Sparrows is also worth noting for it's social relevance to the times. Two years after this movie came out, a serial killer was caught. The bodies of the boys he molested and killed were found on a chicken farm. Six years later, Charles Lindbergh's baby was kidnapped by someone using a ladder to get in a second story window, much like it was done in this film. Perhaps the kidnappers even got the idea from this movie.
Although until recently, I had never heard Sparrows it has a classic feel to it. It is one part Dickens and one part Disney. Grimes is very reminiscent of several Dickens bad guys. Molly could easily be a Disney heroine, singing some corny Disney song to comfort the children in need.
Pickford was a good actress, and she demonstrates it in a scene near the end where the police have her and all the other children in custody. The father comes to claim his baby, but Molly refuses to give her up as she has come to love her like the others. They had yet to give out Oscars, but if they had, I believe Mary Pickford would have received one for this role.
Mary Pickford as Molly leads orphans through a swamp in Sparrows.
By this time in her career Mary Pickford had been a star longer than anyone else in Hollywood. She really knew how to convey emotion with her face. She is heartbreaking in several scenes. That being said, however, her woman/child shtick had become almost a caricature by this point. Some of her mannerisms are a bit much.
As in all of her movies where she plays a young girl the other adult actors are all quite tall.
The movie itself has a very old-fashioned Gothic style to it. The setting in the swamp is very atmospheric and the scenes with the alligators hold up. I think they probably used a combination of live alligators and fake ones. The effects in the boat chase scene at the end are terrible though. They are so obviously miniatures as to be laughable.
The movie is sprinkled with religious symbolism and overt references to Jesus and God. The title is actually a religious reference. The children pray for deliverance from their bondage and question Molly as to why God takes care of the sparrows but not them.
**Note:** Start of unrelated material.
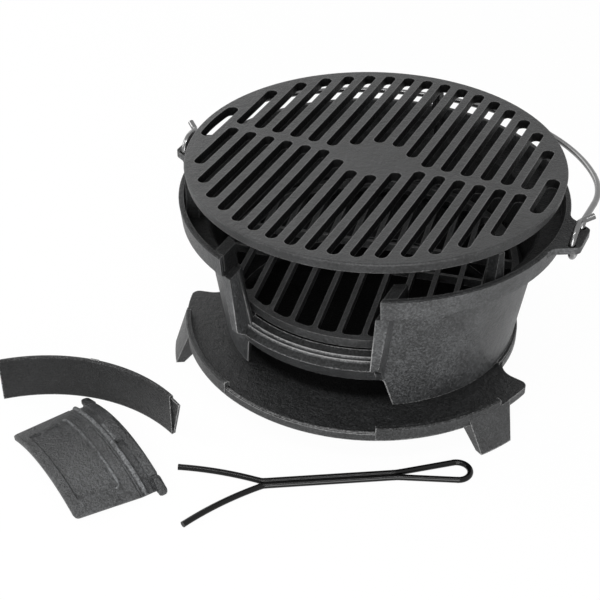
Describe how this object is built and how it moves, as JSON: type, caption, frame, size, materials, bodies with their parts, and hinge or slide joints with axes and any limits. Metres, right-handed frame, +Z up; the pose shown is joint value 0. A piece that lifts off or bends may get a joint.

The swamp itself was built on three acres of a back lot in Hollywood. The ground was scraped bare and hundreds of trees were brought in and planted. The bogs were made using a combination of burnt cork, sawdust and muddy water.
Sparrows is an interesting movie and it definitely entertains, although I’ll bet that even in 1926 it seemed hopelessly outdated.
Mary Pickford defends the children from the evil Mr. Grimes in Sparrows.
One of my first reactions to this story was similar to yours Eric. It reminded me instantly of a Charles Dickens' tale. Grimes definitely reminded me of a Dickens' villain, not only in mannerisms and his cruelty, but also in his very name which reveals something of his character, a trick that Dickens often employed. Although I didn't immediately see it as a Disney tale, I do see your point. It's enough to make you wonder why they never bought the rights or even why some Broadway producer hasn't tried to turn it into a musical.
I also agree with you Patrick that it is a bit corny, but in spite of that I still enjoyed it. It's so unabashedly earnest in its melodrama that it's hard not to like it. Despite its corniness though, it's also a fairly dark tale. You have children being held against their will, starved and forced to work basically as a slave labor force, with one of the children even being sold quite casually.
According to the book Mary Pickford Rediscovered, which features interviews with several people involved with the making of this movie, Pickford perpetuated the legend that she and the children crawled across the tree just above real alligators, but in reality they were filmed in one shot while the alligators were filmed in another and then the two were cut together. Cameraman Hal Mohr is quoted as saying, "There wasn't an alligator within ten miles of Miss Pickford. Do people think we were crazy?"
Pickford does a decent enough job in the lead. In the long shots she is able to convincingly play the teen girl, but in the closeups it is obvious that she is much older. The children provide some much needed humor in the story with their colorful language. Gustav von Seyffertitz plays a convincing villain, but this is Pickford's movie and she carries it well.
Sure, the melodrama is dated, but it entertains nonetheless.